■ Material for this exercise ■
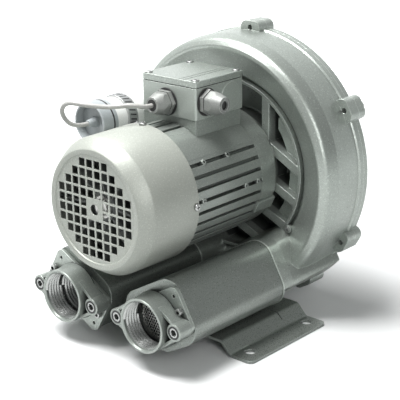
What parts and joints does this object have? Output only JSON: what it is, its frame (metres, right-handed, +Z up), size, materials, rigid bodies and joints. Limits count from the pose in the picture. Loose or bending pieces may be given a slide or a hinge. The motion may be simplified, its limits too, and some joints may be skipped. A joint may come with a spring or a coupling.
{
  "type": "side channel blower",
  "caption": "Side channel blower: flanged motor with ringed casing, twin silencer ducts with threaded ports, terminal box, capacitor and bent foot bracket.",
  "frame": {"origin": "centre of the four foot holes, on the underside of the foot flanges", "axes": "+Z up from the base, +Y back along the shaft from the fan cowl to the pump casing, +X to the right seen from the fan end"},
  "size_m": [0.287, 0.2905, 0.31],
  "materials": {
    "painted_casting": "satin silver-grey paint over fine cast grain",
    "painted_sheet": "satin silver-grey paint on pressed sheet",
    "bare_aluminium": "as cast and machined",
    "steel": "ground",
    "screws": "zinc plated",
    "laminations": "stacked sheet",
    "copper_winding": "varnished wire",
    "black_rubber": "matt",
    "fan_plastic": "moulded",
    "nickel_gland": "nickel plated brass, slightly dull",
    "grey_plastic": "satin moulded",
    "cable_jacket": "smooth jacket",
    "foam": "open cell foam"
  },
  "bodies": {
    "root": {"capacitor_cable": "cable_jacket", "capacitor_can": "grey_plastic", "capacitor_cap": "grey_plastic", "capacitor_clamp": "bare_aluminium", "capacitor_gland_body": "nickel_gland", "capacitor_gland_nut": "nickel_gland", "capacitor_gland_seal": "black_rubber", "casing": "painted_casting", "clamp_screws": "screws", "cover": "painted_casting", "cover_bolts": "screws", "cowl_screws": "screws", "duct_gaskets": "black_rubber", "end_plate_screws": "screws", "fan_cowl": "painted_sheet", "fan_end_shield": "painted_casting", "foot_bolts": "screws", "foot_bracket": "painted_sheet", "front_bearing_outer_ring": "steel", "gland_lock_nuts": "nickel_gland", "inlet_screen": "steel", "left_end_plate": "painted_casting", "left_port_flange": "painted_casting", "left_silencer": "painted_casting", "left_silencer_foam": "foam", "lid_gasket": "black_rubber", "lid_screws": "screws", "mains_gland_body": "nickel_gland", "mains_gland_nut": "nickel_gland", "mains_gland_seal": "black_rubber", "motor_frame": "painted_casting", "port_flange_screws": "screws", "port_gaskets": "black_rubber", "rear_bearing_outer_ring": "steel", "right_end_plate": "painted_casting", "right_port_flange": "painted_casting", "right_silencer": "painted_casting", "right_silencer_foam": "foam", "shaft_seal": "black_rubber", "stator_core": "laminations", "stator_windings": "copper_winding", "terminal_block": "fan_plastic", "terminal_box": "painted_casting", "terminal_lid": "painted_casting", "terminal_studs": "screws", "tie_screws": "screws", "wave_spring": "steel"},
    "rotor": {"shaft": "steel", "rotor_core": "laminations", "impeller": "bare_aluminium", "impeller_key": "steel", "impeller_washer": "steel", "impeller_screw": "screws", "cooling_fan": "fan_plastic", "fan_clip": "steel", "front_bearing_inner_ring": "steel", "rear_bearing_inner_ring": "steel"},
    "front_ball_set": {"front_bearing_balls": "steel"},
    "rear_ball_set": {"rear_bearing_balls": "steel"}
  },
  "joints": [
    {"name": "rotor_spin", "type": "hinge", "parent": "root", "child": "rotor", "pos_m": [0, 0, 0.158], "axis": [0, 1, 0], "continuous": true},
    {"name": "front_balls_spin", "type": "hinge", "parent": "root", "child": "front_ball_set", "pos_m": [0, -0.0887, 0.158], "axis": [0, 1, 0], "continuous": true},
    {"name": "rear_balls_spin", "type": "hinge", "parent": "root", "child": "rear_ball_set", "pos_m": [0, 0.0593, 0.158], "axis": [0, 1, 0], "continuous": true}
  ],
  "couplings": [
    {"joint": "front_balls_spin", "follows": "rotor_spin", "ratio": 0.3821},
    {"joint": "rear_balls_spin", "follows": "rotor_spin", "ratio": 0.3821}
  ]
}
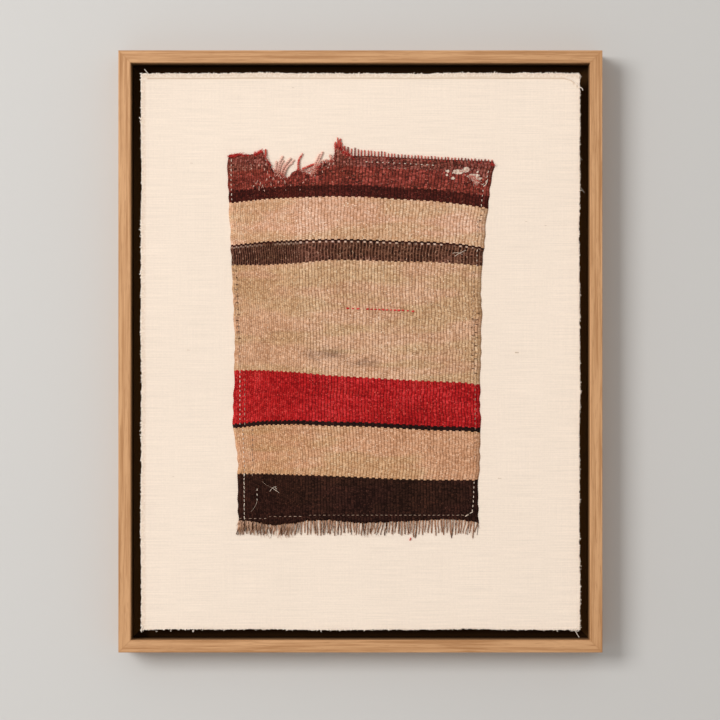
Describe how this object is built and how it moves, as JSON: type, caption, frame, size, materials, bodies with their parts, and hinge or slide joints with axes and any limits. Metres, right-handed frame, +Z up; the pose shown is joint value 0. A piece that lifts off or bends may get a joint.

■ Task directions ■
Exactly reproduce every record.

■ Finished answer ■
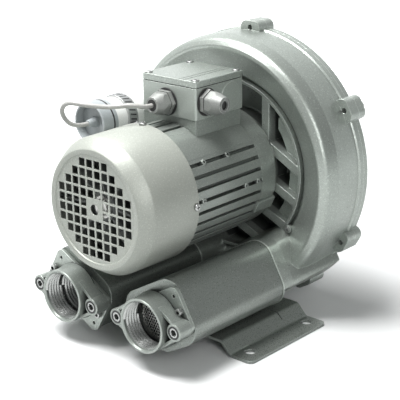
What parts and joints does this object have? Output only JSON: what it is, its frame (metres, right-handed, +Z up), size, materials, rigid bodies and joints. Limits count from the pose in the picture. Loose or bending pieces may be given a slide or a hinge. The motion may be simplified, its limits too, and some joints may be skipped. A joint may come with a spring or a coupling.
{
  "type": "side channel blower",
  "caption": "Side channel blower: flanged motor with ringed casing, twin silencer ducts with threaded ports, terminal box, capacitor and bent foot bracket.",
  "frame": {"origin": "centre of the four foot holes, on the underside of the foot flanges", "axes": "+Z up from the base, +Y back along the shaft from the fan cowl to the pump casing, +X to the right seen from the fan end"},
  "size_m": [0.287, 0.2905, 0.31],
  "materials": {
    "painted_casting": "satin silver-grey paint over fine cast grain",
    "painted_sheet": "satin silver-grey paint on pressed sheet",
    "bare_aluminium": "as cast and machined",
    "steel": "ground",
    "screws": "zinc plated",
    "laminations": "stacked sheet",
    "copper_winding": "varnished wire",
    "black_rubber": "matt",
    "fan_plastic": "moulded",
    "nickel_gland": "nickel plated brass, slightly dull",
    "grey_plastic": "satin moulded",
    "cable_jacket": "smooth jacket",
    "foam": "open cell foam"
  },
  "bodies": {
    "root": {"capacitor_cable": "cable_jacket", "capacitor_can": "grey_plastic", "capacitor_cap": "grey_plastic", "capacitor_clamp": "bare_aluminium", "capacitor_gland_body": "nickel_gland", "capacitor_gland_nut": "nickel_gland", "capacitor_gland_seal": "black_rubber", "casing": "painted_casting", "clamp_screws": "screws", "cover": "painted_casting", "cover_bolts": "screws", "cowl_screws": "screws", "duct_gaskets": "black_rubber", "end_plate_screws": "screws", "fan_cowl": "painted_sheet", "fan_end_shield": "painted_casting", "foot_bolts": "screws", "foot_bracket": "painted_sheet", "front_bearing_outer_ring": "steel", "gland_lock_nuts": "nickel_gland", "inlet_screen": "steel", "left_end_plate": "painted_casting", "left_port_flange": "painted_casting", "left_silencer": "painted_casting", "left_silencer_foam": "foam", "lid_gasket": "black_rubber", "lid_screws": "screws", "mains_gland_body": "nickel_gland", "mains_gland_nut": "nickel_gland", "mains_gland_seal": "black_rubber", "motor_frame": "painted_casting", "port_flange_screws": "screws", "port_gaskets": "black_rubber", "rear_bearing_outer_ring": "steel", "right_end_plate": "painted_casting", "right_port_flange": "painted_casting", "right_silencer": "painted_casting", "right_silencer_foam": "foam", "shaft_seal": "black_rubber", "stator_core": "laminations", "stator_windings": "copper_winding", "terminal_block": "fan_plastic", "terminal_box": "painted_casting", "terminal_lid": "painted_casting", "terminal_studs": "screws", "tie_screws": "screws", "wave_spring": "steel"},
    "rotor": {"shaft": "steel", "rotor_core": "laminations", "impeller": "bare_aluminium", "impeller_key": "steel", "impeller_washer": "steel", "impeller_screw": "screws", "cooling_fan": "fan_plastic", "fan_clip": "steel", "front_bearing_inner_ring": "steel", "rear_bearing_inner_ring": "steel"},
    "front_ball_set": {"front_bearing_balls": "steel"},
    "rear_ball_set": {"rear_bearing_balls": "steel"}
  },
  "joints": [
    {"name": "rotor_spin", "type": "hinge", "parent": "root", "child": "rotor", "pos_m": [0, 0, 0.158], "axis": [0, 1, 0], "continuous": true},
    {"name": "front_balls_spin", "type": "hinge", "parent": "root", "child": "front_ball_set", "pos_m": [0, -0.0887, 0.158], "axis": [0, 1, 0], "continuous": true},
    {"name": "rear_balls_spin", "type": "hinge", "parent": "root", "child": "rear_ball_set", "pos_m": [0, 0.0593, 0.158], "axis": [0, 1, 0], "continuous": true}
  ],
  "couplings": [
    {"joint": "front_balls_spin", "follows": "rotor_spin", "ratio": 0.3821},
    {"joint": "rear_balls_spin", "follows": "rotor_spin", "ratio": 0.3821}
  ]
}
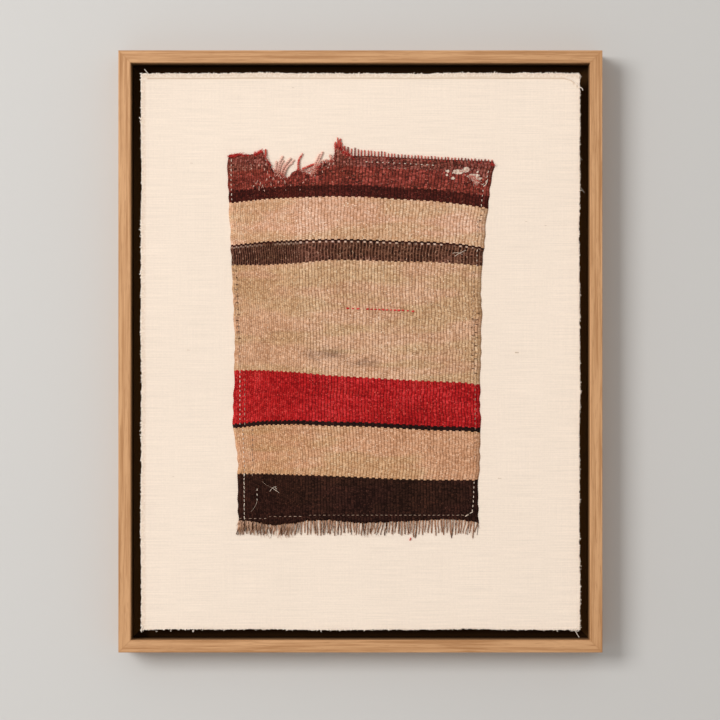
Describe how this object is built and how it moves, as JSON: type, caption, frame, size, materials, bodies with their parts, and hinge or slide joints with axes and any limits. Metres, right-handed frame, +Z up; the pose shown is joint value 0. A piece that lifts off or bends may get a joint.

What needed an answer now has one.